Our kernel/rump code is mostly in C or at most a common subset of C and
C++. As the languages are not fully compatible in details, it's safe to
assume the C behavior that is valid for every C++ program, rather than
C++ one that is not valid for C.

Both languages can be synced here as the incompatibility was revealed
and discussed. Personally I wouldn't be surprised to see adoption of the
C behavior as nullptr + 0 is invalid in C++ (and it will be likely
invalid in future C).

> So this all serves to work around false alarms from ubsan -- not
> actual bugs, just noise from the tool.  Presumably the reason we use
> ubsan at all is that it helps find actual bugs -- true alarms.
> There's a few ways we might approach the false alarms:
> 

Out of 3 cases that I was requested, 3 of them were confirmed to be real
bugs (alignment, memcpy(NULL,NULL, 0), ptr + 0). Two of the cases can
generate crashing code now.
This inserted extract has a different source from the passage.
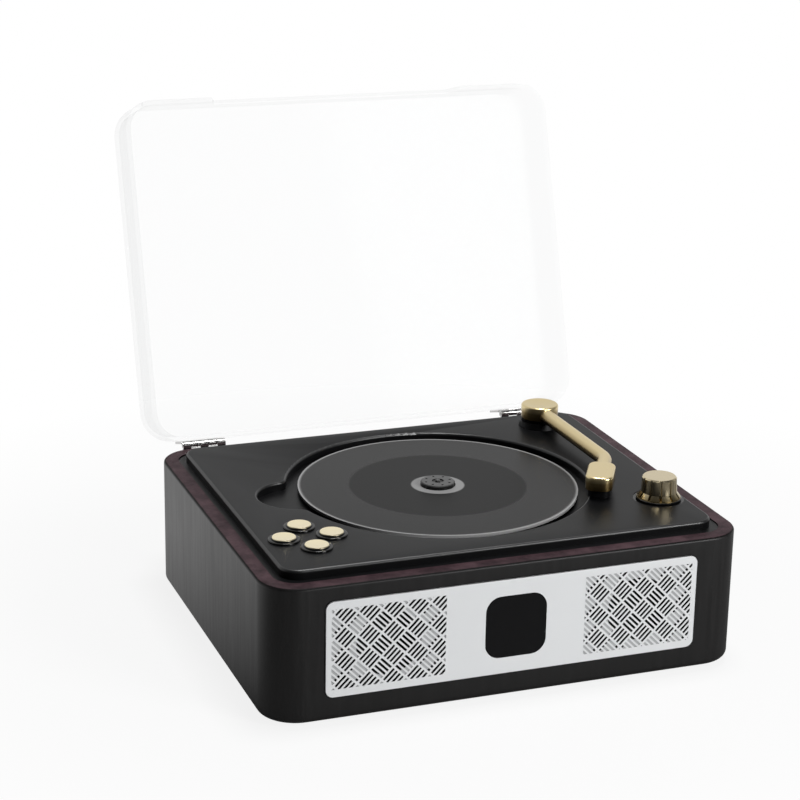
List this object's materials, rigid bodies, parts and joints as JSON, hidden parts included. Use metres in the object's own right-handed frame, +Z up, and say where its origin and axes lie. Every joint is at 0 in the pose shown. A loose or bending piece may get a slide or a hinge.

One of them was researched by the clang
developers and C committee and confirmed that a compiler can impose
assumptions that would break misdesigned code.

I presented examples for the two UB issues that they are harmful now.

So far in reply I get 'just noise from the tool' so maybe my messages
were not clear enough and reaching authorities (from the clang community
and C committee) not credible enough.

> (a) Ignore them.  It's what we've been doing so far.
> 

This is not true. We already run our kernel with GCC with 0 UBSan
reports and perform syzbot fuzzing. We catch real problems there.

It already happened.

We are reaching to the point of running all ATF reports under UBSan.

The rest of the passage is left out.